*** Supplied material

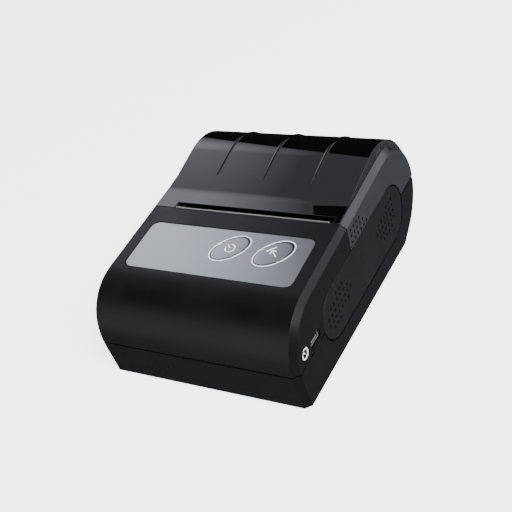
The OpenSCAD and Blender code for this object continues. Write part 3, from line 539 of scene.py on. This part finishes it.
def key_rings():
    """Rings of the key from its crown down the edge to the flange and the stem."""
    rings = [oval(KEY_LONG * k, KEY_SHORT * k, FILM_TOP + CROWN * (1 - k * k) - CROWN_DROP)
             for k in CROWN_RINGS]
    rings += [oval(KEY_LONG - d, KEY_SHORT - d, h) for d, h in KEY_EDGE]
    rings += [oval(KEY_LONG + KEY_FLANGE, KEY_SHORT + KEY_FLANGE, h) for h in (KEY_EDGE[-1][1], FLANGE_LOW)]
    rings += [oval(KEY_STEM, KEY_STEM, h) for h in (FLANGE_LOW, STEM_LOW)]
    return rings


def stacked(name, place, rings):
    """Skin over rings of equal count, from the first down to the last, both ends closed."""
    count = len(rings[0])
    corners = [place @ q for ring in rings for q in ring]
    faces = [tuple(range(count)), tuple(reversed(range(len(corners) - count, len(corners))))]
    for k in range(len(rings) - 1):
        for i in range(count):
            j = (i + 1) % count
            faces.append((k * count + j, k * count + i, (k + 1) * count + i, (k + 1) * count + j))
    piece = new_piece(name, corners, faces)
    piece.data.shade_smooth()
    piece.data.set_sharp_from_angle(angle=math.radians(KEY_CREASE))
    return piece


def arc_path(radius, start, end, steps=24):
    """Points of an arc, angles in degrees."""
    turns = [math.radians(start + (end - start) * i / steps) for i in range(steps + 1)]
    return [(radius * math.cos(t), radius * math.sin(t)) for t in turns]


# the power symbol is an open circle with a stroke; the feed arrow points at a bar, the paper's edge
MARK_LINE = 0.42
MARK_LOW, MARK_HIGH = FILM_TOP - 0.05, FILM_TOP + 0.09
power_lines = [arc_path(1.75, 125, 415), [(0, 0.3), (0, 2.3)]]
feed_lines = [[(0, -1.9), (0, 1.6)], [(-1.2, 0.5), (0, 1.75), (1.2, 0.5)], [(-1.9, 2.45), (1.9, 2.45)]]
for key, across_panel, marks in zip(("power", "feed"), KEY_ACROSS, (power_lines, feed_lines)):
    here = on_panel(across_panel, KEY_UP, KEY_TURN)
    cap = stacked(key + "_key_cap", here, key_rings())
    cap.data.materials.append(film_ink)
    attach(cap, key + "_key")
    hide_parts(key + "_key")
    mark = printed_lines(key + "_key_mark", here, marks, MARK_LINE, MARK_LOW, MARK_HIGH)
    mark.data.materials.append(white_ink)
    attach(mark, key + "_key")

# Tear bar. A serrated blade punched from stainless strip, held in the housing at the
# front of the paper slot, where the paper is torn off.

# stainless strip: dark below, with a painted highlight on the punched tips, so the teeth read as a dotted
# line
BLADE, BLADE_GLINT = "#232427", "#f0f1f2"
TIP_AT, TIP_START, TIP_FULL = 40.28, 0.22, 0.15
PUNCH_MARKS, BLADE_LEAST, BLADE_MOST = 0.4, 0.3, 0.5
blade = new_finish("stamped_stainless_blade", BLADE, roughness=0.4, metallic=0.5)
tree = blade.node_tree
shader = tree.nodes[SURFACE]
height = add(tree, "SeparateXYZ", {0: add(tree, "TexCoord", {}).outputs["Object"]})
tip_glint = add(tree, "MapRange", {0: height.outputs["Z"], 1: (TIP_AT - TIP_START) * MM,
                                2: (TIP_AT - TIP_FULL) * MM})
streaks = add(tree, "TexNoise", {"Scale": 1 / (PUNCH_MARKS * MM), "Detail": 2.0})
satin = add(tree, "MapRange", {0: streaks.outputs[0], 1: NOISE_LOW, 2: NOISE_HIGH,
                               3: BLADE_LEAST, 4: BLADE_MOST})
dark_body_and_glint = add(tree, "Mix", {"data_type": "RGBA", 0: tip_glint.outputs[0], 6: to_linear(BLADE),
                             7: to_linear(BLADE_GLINT)})
tree.links.new(dark_body_and_glint.outputs[2], shader.inputs["Base Color"])
tree.links.new(satin.outputs[0], shader.inputs["Roughness"])
coat(blade, "tear_bar")

# Cover frame. Moulded in one piece with its side wings, back panel and hinge barrels;
# it turns on two steel pins at the back and carries the roller at its front.

# the same ABS, greyer and with more sheen: wings and bevel stand out from the case.
# Its grain is the case's, and its edges are paled strongly: partly rubbed by handling, partly a painted edge
# highlight.
COVER_BLACK = "#1e1f22"
cover_abs = new_finish("moulded_abs_satin", COVER_BLACK, roughness=0.38, ior=1.53)
wear_and_edge_highlight(cover_abs, COVER_BLACK, grain=SPARK_GRAIN, depth=SPARK_DEPTH, soft_edge=0.25, rubbed_and_highlit=0.9)
cover = dressed("cover_frame", "paper_cover", pitted=True)
ease(cover, lambda q: abs(q.z - SEAM_BACK - SEAM_HALF) < ON_FACE, (0, 0, SEAM_CUT))
cover.data.materials.append(cover_abs)
# painted shade: the pad recesses and the grip pits of the cover get the near-black finish
paint_shade(cover, lambda at, facing, area: in_side_recess(at, facing) or is_pit(SIDE_AT, at, facing, area))
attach(cover, "cover")
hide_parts("cover_frame")

# Window. Smoked polycarbonate, moulded with a hump over the paper roll, that snaps into
# the cover frame. Three ribs, half-round beads that start as a point, run over the hump.
HUMP_Y, HUMP_Z, HUMP_R = 84.0 + CASE_FRONT, 22.0 + FEET, 24.0
HUMP_SLOPE = math.radians(14)
RIB_BEGIN, RIB_OVER, RIB_SUNK = 66 + CASE_FRONT, (0.1, 1), 0.05
RIB_START, RIB_END = 66.3 + CASE_FRONT, math.radians(24.8)
RIB_HALF, RIB_HIGH, RIB_TAPER, RIB_STOP = 0.65, 0.39, 7.0, 1.2
RIB_AT = (-19.75, 0.0, 19.75)
RIB_SEED, RIB_ROOT = 0.03, 0.1
SLOPE_STEPS, BEND_STEPS, BEAD_STEPS = 12, 32, 12
FLANK_TURN = 0.7
hump_up = Vector((0, -math.sin(HUMP_SLOPE), math.cos(HUMP_SLOPE)))
hump_middle = Vector((0, HUMP_Y, HUMP_Z))


def above_window(point):
    """Height of a point over the outer face of the hump, in mm, and the way out of it there."""
    from_middle = Vector((0, point.y, point.z)) / MM - hump_middle
    out = from_middle.normalized() if from_middle.y > hump_up.y * HUMP_R else hump_up
    return from_middle.dot(out) - HUMP_R, out


# smoked polycarbonate off polished mould steel: a deep black mirror, in which the softbox
# shows with a sharp edge
SMOKE = "#050506"
smoked = new_finish("smoked_polycarbonate", SMOKE, roughness=0.025, ior=1.585, gloss=0.7)
smoked.node_tree.nodes[SURFACE].inputs["Alpha"].default_value = 0.99
# painted highlight: the edges of the window and of its flanks are paled strongly, for the thin light lines
# along them
wear_and_edge_highlight(smoked, SMOKE, grain=4.0, depth=0.001, soft_edge=0.2, rubbed_and_highlit=0.9, scatter=0.012)
window = dressed("cover_window", "paper_window")
for corner_point in window.data.vertices:
    height, out = above_window(corner_point.co)
    if corner_point.co.y > RIB_BEGIN * MM and RIB_OVER[0] < height < RIB_OVER[1]:
        corner_point.co -= out * (height + RIB_SUNK) * MM
window.data.materials.append(smoked)
# sanded edge: the window's flanks are satin, a grey band between the mirror and the bevel
FLANK = "#1b1c1f"
flank = new_finish("sanded_polycarbonate_edge", FLANK, roughness=0.3, ior=1.585)
wear_and_edge_highlight(flank, FLANK, grain=0.5, depth=0.004, rubbed_and_highlit=0.9)
window.data.materials.append(flank)
for facet in window.data.polygons:
    if abs(facet.normal.x) > FLANK_TURN:
        facet.material_index = 1
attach(window, "cover")
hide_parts("cover_window")

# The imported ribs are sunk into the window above. The beads that replace them follow one line,
# straight up the slope and then round the hump.
rib_line = []
for i in range(SLOPE_STEPS + 1):
    y = RIB_START + (HUMP_Y + hump_up.y * HUMP_R - RIB_START) * i / SLOPE_STEPS
    rib_line.append((Vector((0, y, HUMP_Z + (HUMP_R - hump_up.y * (y - HUMP_Y)) / hump_up.z)), hump_up))
for i in range(1, BEND_STEPS + 1):
    turn = math.pi / 2 + HUMP_SLOPE - (math.pi / 2 + HUMP_SLOPE - RIB_END) * i / BEND_STEPS
    out = Vector((0, math.cos(turn), math.sin(turn)))
    rib_line.append((hump_middle + HUMP_R * out, out))
for number, rib_x in enumerate(RIB_AT):
    rings, run = [], 0.0
    for i, (foot, out) in enumerate(rib_line):
        run += (foot - rib_line[i - 1][0]).length if i else 0.0
        left = sum((rib_line[k + 1][0] - rib_line[k][0]).length for k in range(i, len(rib_line) - 1))
        grown = math.sqrt(min(1.0, run / RIB_TAPER + RIB_SEED) * min(1.0, left / RIB_STOP + RIB_SEED))
        rings.append([foot + Vector((rib_x + RIB_HALF * grown * math.cos(t), 0, 0))
                      + out * (RIB_HIGH * grown * math.sin(t) if 0 < k < BEAD_STEPS else -RIB_ROOT)
                      for k, t in enumerate(math.pi * j / BEAD_STEPS for j in range(BEAD_STEPS + 1))])
    rib = stacked("window_rib_%d" % (number + 1), Matrix.Scale(MM, 4), rings)
    rib.data.materials.append(smoked)
    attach(rib, "cover")

# Side pads. Soft grip pads of black thermoplastic rubber with rows of small pits, cut a
# little smaller than the recesses in the case walls that they are pressed into.
PAD_AT, PAD_CUT = 39.45, 0.3
# thermoplastic rubber: a dull, faintly grainy oval inside a dark outline, the gap round it with painted
# shade on the recess walls
PAD_BLACK = "#0e0f11"
pad_rubber = new_finish("thermoplastic_rubber_pad", PAD_BLACK, roughness=0.5, ior=1.5, gloss=0.3)
wear_and_edge_highlight(pad_rubber, PAD_BLACK, grain=0.35, depth=0.005, rubbed_and_highlit=0.3)
for side in ("left", "right"):
    pad = dressed("inlay_" + side, "grip_pad_" + side, pitted=True)
    outline = {}
    for facet in pad.data.polygons:
        if abs(facet.normal.x) < FACE_TILT:
            for corner_index in facet.vertices:
                outline[corner_index] = outline.get(corner_index, Vector()) + facet.normal * facet.area
    for corner_index, out in outline.items():
        pad.data.vertices[corner_index].co -= Vector((0, out.y, out.z)).normalized() * PAD_CUT * MM
    pad.data.materials.append(pad_rubber)
    # painted shade: the pad's pits get the near-black finish
    paint_shade(pad, lambda at, facing, area: is_pit(PAD_AT, at, facing, area))
    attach(pad, "base")
    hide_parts("inlay_" + side)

******

_Task brief_
Provide an exact reproduction of only those lines that start at the line containing "attach(cap, key +" and end at the line containing "# front of the", inclusive.

_Task result_
    attach(cap, key + "_key")
    hide_parts(key + "_key")
    mark = printed_lines(key + "_key_mark", here, marks, MARK_LINE, MARK_LOW, MARK_HIGH)
    mark.data.materials.append(white_ink)
    attach(mark, key + "_key")

# Tear bar. A serrated blade punched from stainless strip, held in the housing at the
# front of the paper slot, where the paper is torn off.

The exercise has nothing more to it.